Given instruction
Only the lines from the start up to and including the line containing "import Sketcher" should be repeated, word for word.

Data shown
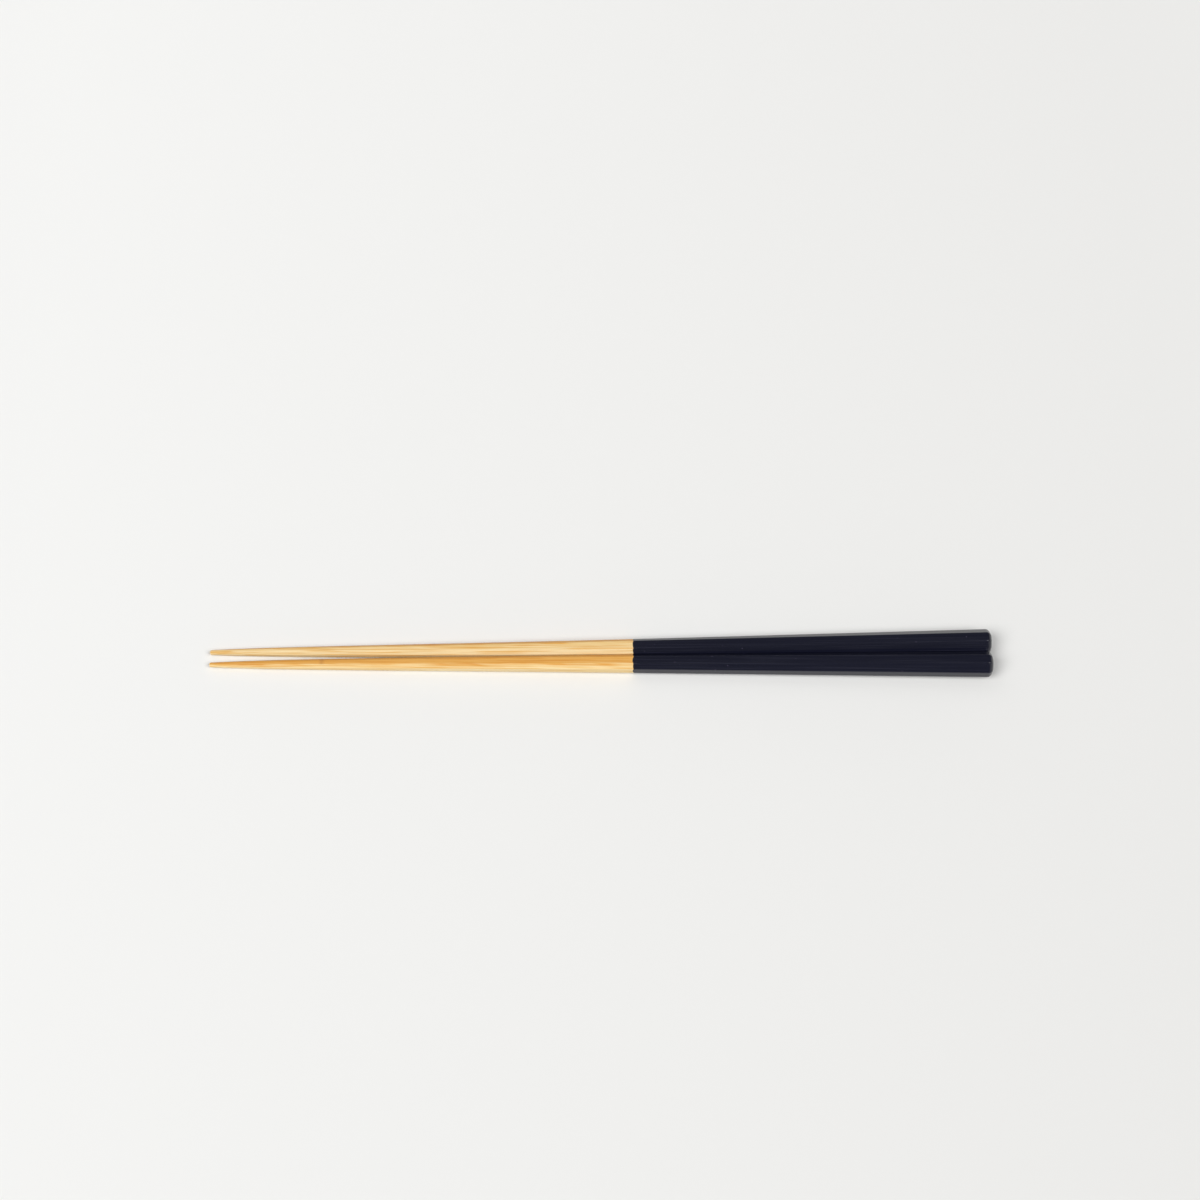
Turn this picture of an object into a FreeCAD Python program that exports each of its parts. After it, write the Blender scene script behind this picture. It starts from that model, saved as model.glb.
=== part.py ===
# A pair of bamboo chopsticks lying side by side, each resting on one of its long flats.
# Each stick is a tapered octagon with eased edges, a rounded butt and a slender rounded tip.
# It is drawn as cross-sections along the stick, from the tip at -x to the butt at +x.
# The front stick lies at -y, the back stick at +y, and z = 0 is the table.

import FreeCAD, Part
import math
import os
import Sketcher

# Driving dimensions in millimetres. A size "from_tip" is a distance along the stick.
# A flat width is the width of the four square facets, measured between sharp corners.
# A round's length is along the stick, and its depth is from the facets in towards the middle.
SIZES = (
    ("overall_length", 215.0),
    ("paint_line_from_tip", 116.3),
    ("shoulder_from_tip", 52.0),
    ("waist_from_tip", 30.0),
    ("neck_from_tip", 12.0),
    ("butt_across_flats", 6.75),
    ("butt_flat_width", 2.5),
    ("paint_line_across_flats", 4.62),
    ("paint_line_flat_width", 2.25),
    ("shoulder_across_flats", 3.38),
    ("shoulder_flat_width", 1.4),
    ("waist_across_flats", 2.8),
    ("waist_flat_width", 1.16),
    ("neck_across_flats", 2.1),
    ("neck_flat_width", 0.87),
    ("tip_across_flats", 1.34),
    ("tip_flat_width", 0.56),
    ("edge_radius", 0.3),
    ("butt_round_length", 1.5),
    ("butt_round_depth", 2.1),
    ("tip_round_length", 0.5),
    ("tip_round_depth", 0.5),
    ("side_gap", 0.08),
    ("planed_depth", 0.02),
    ("bow_from_tip", 150.0),
    ("back_tip_splay", 0.85),
    ("front_tip_splay", 0.5),
)

FACETS = 8
QUARTER_TURN = math.pi / 2
CORNER_TAN = math.tan(math.pi / FACETS)

# The ends are eased along a quarter ellipse, drawn at these angles from the end face
ROUND_ANGLES = (0, 30, 60)

# The stick's straight axis climbs by this much for each millimetre from shoulder to paint line
AXIS_SLOPE = (
    "((Sizes.paint_line_across_flats - Sizes.shoulder_across_flats) / 2"
    " / (Sizes.paint_line_from_tip - Sizes.shoulder_from_tip))"
)


def make_sheet(doc):
    """Spreadsheet with one aliased cell for each driving dimension."""
    sheet = doc.addObject("Spreadsheet::Sheet", "Sizes")
    for row, (name, value) in enumerate(SIZES, start=1):
        sheet.set(f"A{row}", name)
        sheet.set(f"B{row}", str(value))
        sheet.setAlias(f"B{row}", name)
    return sheet


def origin_plane(body, role):
    """Origin plane of a body, found by its role."""
    for feature in body.Origin.OriginFeatures:
        if feature.Role == role:
            return feature
    raise RuntimeError(f"{body.Label} has no {role}")


def facet(index):
    """Number of a facet's line in an octagon sketch. Facet 0 faces the sketch's +x."""
    return 2 * (index % FACETS)


def edge(index):
    """Number of the arc that eases the edge between a facet and the next one."""
    return facet(index) + 1


def octagon_corners(half_across, half_flat):
    """Sharp corners of the octagon, anticlockwise, each at the end of its facet."""
    corners = []
    for turn in range(4):
        for y, z in ((half_across, half_flat), (half_flat, half_across)):
            for _ in range(turn):
                y, z = -z, y
            corners.append(FreeCAD.Vector(y, z, 0))
    return corners


def draw_octagon(sketch, across, flat, radius):
    """Eight facets joined by eight edge arcs, all anticlockwise about the sketch's origin."""
    corners = octagon_corners(across / 2, flat / 2)
    trim = radius * CORNER_TAN
    for index, corner in enumerate(corners):
        along = (corner - corners[index - 1]).normalize()
        onward = (corners[(index + 1) % FACETS] - corner).normalize()
        start = corners[index - 1] + along * trim
        end = corner - along * trim
        sketch.addGeometry(Part.LineSegment(start, end), False)
        centre = end + FreeCAD.Vector(-along.y, along.x, 0) * radius
        circle = Part.Circle(centre, FreeCAD.Vector(0, 0, 1), radius)
        first = math.atan2(along.y, along.x) - QUARTER_TURN
        last = math.atan2(onward.y, onward.x) - QUARTER_TURN
        sketch.addGeometry(Part.ArcOfCircle(circle, first, last), False)


def name_constraint(sketch, name, expression, *parts):
    """Add a dimension with a name and bind it to the sheet."""
    sketch.addConstraint(Sketcher.Constraint(*parts, sketch.evalExpression(expression)))
    sketch.renameConstraint(sketch.ConstraintCount - 1, name)
    sketch.setExpression(f"Constraints.{name}", expression)


def constrain_octagon(sketch, across, flat, radius):
    """Tie the eased octagon to its widths across flats, its flat width and edge radius."""
    for index in range(FACETS):
        sketch.addConstraint(Sketcher.Constraint("Tangent", facet(index), 2, edge(index), 1))
        sketch.addConstraint(Sketcher.Constraint("Tangent", edge(index), 2, facet(index + 1), 1))
    for index in range(1, FACETS):
        sketch.addConstraint(Sketcher.Constraint("Equal", edge(0), edge(index)))
    for index, mirror_axis in ((0, -1), (2, -2), (4, -1), (6, -2)):
        sketch.addConstraint(
            Sketcher.Constraint("Symmetric", facet(index), 1, facet(index), 2, mirror_axis))
    for index in (2, 4, 6):
        sketch.addConstraint(Sketcher.Constraint("Equal", facet(0), facet(index)))
    half = f"({across}) / 2"
    trimmed_flat = f"({flat}) - 2 * ({radius}) * {CORNER_TAN}"
    name_constraint(sketch, "right_half", half, "DistanceX", -1, 1, facet(0), 1)
    name_constraint(sketch, "top_half", half, "DistanceY", -1, 1, facet(2), 1)
    name_constraint(sketch, "left_half", half, "DistanceX", facet(4), 1, -1, 1)
    name_constraint(sketch, "bottom_half", half, "DistanceY", facet(6), 1, -1, 1)
    name_constraint(sketch, "flat_length", trimmed_flat, "Distance", facet(0))
    name_constraint(sketch, "edge_radius", radius, "Radius", edge(0))


def section(body, name, from_tip, size, centre):
    """Eased octagon across the stick. Size is its widths and radius, centre its y and z."""
    across, flat, radius = size
    sketch = body.newObject("Sketcher::SketchObject", f"{body.Label}_{name}")
    sketch.AttachmentSupport = [(origin_plane(body, "YZ_Plane"), "")]
    sketch.MapMode = "FlatFace"
    sketch.setExpression("AttachmentOffset.Base.x", centre[0])
    sketch.setExpression("AttachmentOffset.Base.y", centre[1])
    sketch.setExpression("AttachmentOffset.Base.z", f"{from_tip} - Sizes.overall_length / 2")
    widths = [sketch.evalExpression(width) for width in size]
    draw_octagon(sketch, *widths)
    constrain_octagon(sketch, across, flat, radius)
    return sketch


def loft(body, name, sections, ruled):
    """Solid through a row of sections, straight between them or smooth."""
    solid = body.newObject("PartDesign::AdditiveLoft", f"{body.Label}_{name}")
    solid.Profile = sections[0]
    solid.Sections = sections[1:]
    solid.Ruled = ruled
    for sketch in sections:
        sketch.Visibility = False
    return solid


def plane_underside(body):
    """Cut the underside true along z = 0, which makes the flat that the stick lies on."""
    sketch = body.newObject("Sketcher::SketchObject", f"{body.Label}_rest_flat")
    sketch.AttachmentSupport = [(origin_plane(body, "XY_Plane"), "")]
    sketch.MapMode = "FlatFace"
    half_x = sketch.evalExpression("Sizes.overall_length")
    half_y = sketch.evalExpression("4 * Sizes.butt_across_flats")
    corners = [FreeCAD.Vector(half_x * x, half_y * y, 0)
               for x, y in ((1, -1), (1, 1), (-1, 1), (-1, -1))]
    for index, corner in enumerate(corners):
        sketch.addGeometry(Part.LineSegment(corners[index - 1], corner), False)
    for index in range(4):
        sketch.addConstraint(
            Sketcher.Constraint("Coincident", index, 2, (index + 1) % 4, 1))
    for index in (0, 2):
        sketch.addConstraint(Sketcher.Constraint("Horizontal", index))
        sketch.addConstraint(Sketcher.Constraint("Vertical", index + 1))
    sketch.addConstraint(Sketcher.Constraint("Symmetric", 0, 1, 2, 1, -1, 1))
    name_constraint(sketch, "length", "2 * Sizes.overall_length", "Distance", 0)
    name_constraint(sketch, "width", "8 * Sizes.butt_across_flats", "Distance", 1)
    cut = body.newObject("PartDesign::Pocket", f"{body.Label}_underside")
    cut.Profile = sketch
    cut.Type = "ThroughAll"
    sketch.Visibility = False
    return cut


def splay(tip_splay, from_tip):
    """Sideways bow of the stick, a parabola that grows from nothing towards the tip."""
    share = f"max(0; 1 - ({from_tip}) / Sizes.bow_from_tip)"
    return f"Sizes.{tip_splay} * {share} * {share}"


def named_size(place):
    """Widths of a named cross-section, with the edge radius that the whole stick shares."""
    return (f"Sizes.{place}_across_flats", f"Sizes.{place}_flat_width", "Sizes.edge_radius")


def end_round(body, name, place, from_tip_of, centre_of):
    """Sections that ease one end, from its end face inwards, each a smaller octagon."""
    across, flat, edge_size = named_size(place)
    sections = []
    for angle in ROUND_ANGLES:
        inset = f"Sizes.{name}_depth * (1 - sin({angle} deg))"
        setback = f"Sizes.{name}_length * (1 - cos({angle} deg))"
        small_across = f"{across} - 2 * {inset}"
        small_flat = f"{flat} - 2 * {inset} * {CORNER_TAN}"
        small_edge = f"{edge_size} * ({small_across}) / {across}"
        from_tip = from_tip_of(setback)
        size = (small_across, small_flat, small_edge)
        sections.append(section(body, f"{name}_{angle}", from_tip, size, centre_of(from_tip)))
    return sections


def chopstick(doc, label, side, tip_splay):
    """One stick, on the +y or -y side of the pair's middle line."""
    body = doc.addObject("PartDesign::Body", label)
    body.Label = label

    def centre(from_tip, half_across):
        """Middle of a section, as far from the middle line and the table as its half width."""
        aside = f"{side} * (Sizes.side_gap / 2 + {half_across} + {splay(tip_splay, from_tip)})"
        return (aside, f"{half_across} - Sizes.planed_depth")

    def resting(place):
        """Half width of a named section that lies on the table."""
        return f"Sizes.{place}_across_flats / 2"

    def axis_half(from_tip):
        """Height of the straight axis over the table, past the shoulder."""
        drop = f"{AXIS_SLOPE} * (Sizes.shoulder_from_tip - ({from_tip}))"
        return f"({resting('shoulder')} - {drop})"

    def tip_centre(from_tip):
        return centre(from_tip, axis_half(from_tip))

    def butt_centre(from_tip):
        return centre(from_tip, resting("butt"))

    butt_start = "(Sizes.overall_length - Sizes.butt_round_length)"
    shoulder = section(body, "shoulder", "Sizes.shoulder_from_tip", named_size("shoulder"),
                       centre("Sizes.shoulder_from_tip", resting("shoulder")))
    paint_line = section(body, "paint_line", "Sizes.paint_line_from_tip",
                         named_size("paint_line"),
                         centre("Sizes.paint_line_from_tip", resting("paint_line")))
    butt = section(body, "butt", butt_start, named_size("butt"), butt_centre(butt_start))
    waist = section(body, "waist", "Sizes.waist_from_tip", named_size("waist"),
                    tip_centre("Sizes.waist_from_tip"))
    neck = section(body, "neck", "Sizes.neck_from_tip", named_size("neck"),
                   tip_centre("Sizes.neck_from_tip"))
    tip = section(body, "tip", "Sizes.tip_round_length", named_size("tip"),
                  tip_centre("Sizes.tip_round_length"))

    butt_round = end_round(body, "butt_round", "butt",
                           lambda setback: f"(Sizes.overall_length - {setback})", butt_centre)
    tip_round = end_round(body, "tip_round", "tip",
                          lambda setback: f"({setback})", tip_centre)
    doc.recompute()

    loft(body, "handle", [shoulder, paint_line, butt], ruled=True)
    loft(body, "tip_taper", [shoulder, waist, neck, tip], ruled=False)
    loft(body, "butt_end", [butt] + butt_round[::-1], ruled=False)
    loft(body, "tip_end", [tip] + tip_round[::-1], ruled=False)
    plane_underside(body)
    return body


def check(doc, bodies):
    """Stop if anything failed to compute, or a stick is not one valid solid."""
    for item in doc.Objects:
        if "Invalid" in item.State or "Error" in item.State:
            raise RuntimeError(f"{item.Label}: {item.State}")
        if item.isDerivedFrom("Sketcher::SketchObject") and not item.FullyConstrained:
            raise RuntimeError(f"{item.Label} is not fully constrained")
    for body in bodies:
        if body.Shape.isNull() or not body.Shape.isValid() or len(body.Shape.Solids) != 1:
            raise RuntimeError(f"{body.Label} is not one valid solid")


def main():
    doc = FreeCAD.newDocument("chopsticks")
    make_sheet(doc)
    doc.recompute()
    bodies = (
        chopstick(doc, "back_chopstick", 1, "back_tip_splay"),
        chopstick(doc, "front_chopstick", -1, "front_tip_splay"),
    )
    doc.recompute()
    check(doc, bodies)
    os.makedirs("parts", exist_ok=True)
    for body in bodies:
        body.Shape.exportStep(f"parts/{body.Label}.step")
        box = body.Shape.BoundBox
        print(f"{body.Label}: {body.Shape.Volume:.1f} mm3, "
              f"{box.XLength:.2f} x {box.YLength:.2f} x {box.ZLength:.2f} mm")


main()
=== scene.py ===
# %% [markdown]
# # A pair of bamboo chopsticks
# Two slim sticks lie side by side on a pale table. Each one is a single length of bamboo, planed
# to eight facets, bare at the tip half and dipped in navy lacquer at the handle half. The packed
# model gives the true place of both sticks. This lesson gives each stick a finer mesh with the
# coat's real edge, a bamboo whose fibres run through the solid, and a lacquer that lets the grain
# show.

import math

import bmesh
import bpy
from mathutils import Matrix, Vector, noise


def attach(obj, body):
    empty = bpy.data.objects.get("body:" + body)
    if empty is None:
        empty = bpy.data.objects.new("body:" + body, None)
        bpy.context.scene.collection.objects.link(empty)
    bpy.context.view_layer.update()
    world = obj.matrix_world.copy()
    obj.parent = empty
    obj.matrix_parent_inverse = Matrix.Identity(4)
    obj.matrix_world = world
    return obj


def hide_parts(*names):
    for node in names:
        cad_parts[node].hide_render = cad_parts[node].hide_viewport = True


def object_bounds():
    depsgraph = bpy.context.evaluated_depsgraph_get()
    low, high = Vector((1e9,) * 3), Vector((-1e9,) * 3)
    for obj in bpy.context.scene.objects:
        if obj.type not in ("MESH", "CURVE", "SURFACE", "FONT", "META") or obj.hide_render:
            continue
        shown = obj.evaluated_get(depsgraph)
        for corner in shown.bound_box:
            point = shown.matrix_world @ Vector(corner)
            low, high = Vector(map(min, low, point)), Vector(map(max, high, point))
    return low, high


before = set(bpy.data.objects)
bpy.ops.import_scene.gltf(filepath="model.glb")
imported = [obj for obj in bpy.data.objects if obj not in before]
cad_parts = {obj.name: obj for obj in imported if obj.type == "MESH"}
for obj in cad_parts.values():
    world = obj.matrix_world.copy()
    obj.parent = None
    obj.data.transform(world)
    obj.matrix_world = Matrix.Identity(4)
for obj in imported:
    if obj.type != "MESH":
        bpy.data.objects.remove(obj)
cad_low, cad_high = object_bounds()
print("nodes", sorted(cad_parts), "box", cad_low[:], cad_high[:])

# %% [markdown]
# ## Sizes along a stick
# A chopstick has no single taper. The handle narrows slowly, and past a soft shoulder the tip
# narrows faster. The four square flats keep most of their width along the handle while the corner
# facets grow. A short list of sections holds this: each says how far it is from the tip, how wide
# the stick is across its flats, and how wide one flat is. The sticks are modelled in millimetres,
# because bevels behave better on numbers near one, and each mesh is scaled to metres when it is
# done. Each rounded end has two sizes: its length along the stick and its depth in from the
# facets. A splay is how far a bowed tip stands out from the straight stick.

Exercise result
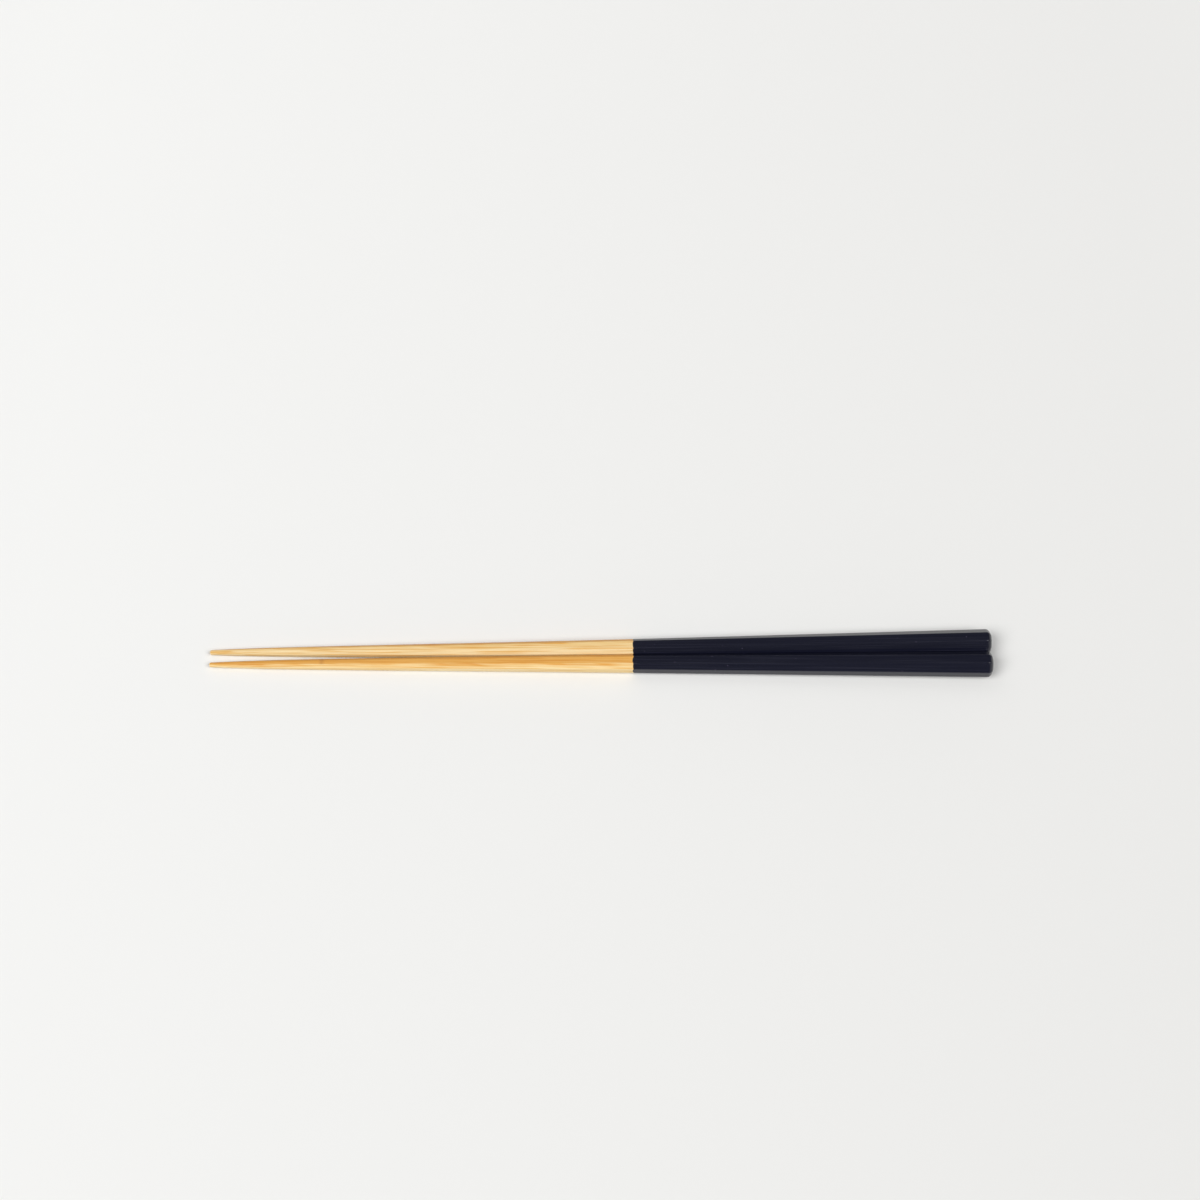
Turn this picture of an object into a FreeCAD Python program that exports each of its parts. After it, write the Blender scene script behind this picture. It starts from that model, saved as model.glb.
=== part.py ===
# A pair of bamboo chopsticks lying side by side, each resting on one of its long flats.
# Each stick is a tapered octagon with eased edges, a rounded butt and a slender rounded tip.
# It is drawn as cross-sections along the stick, from the tip at -x to the butt at +x.
# The front stick lies at -y, the back stick at +y, and z = 0 is the table.

import FreeCAD, Part
import math
import os
import Sketcher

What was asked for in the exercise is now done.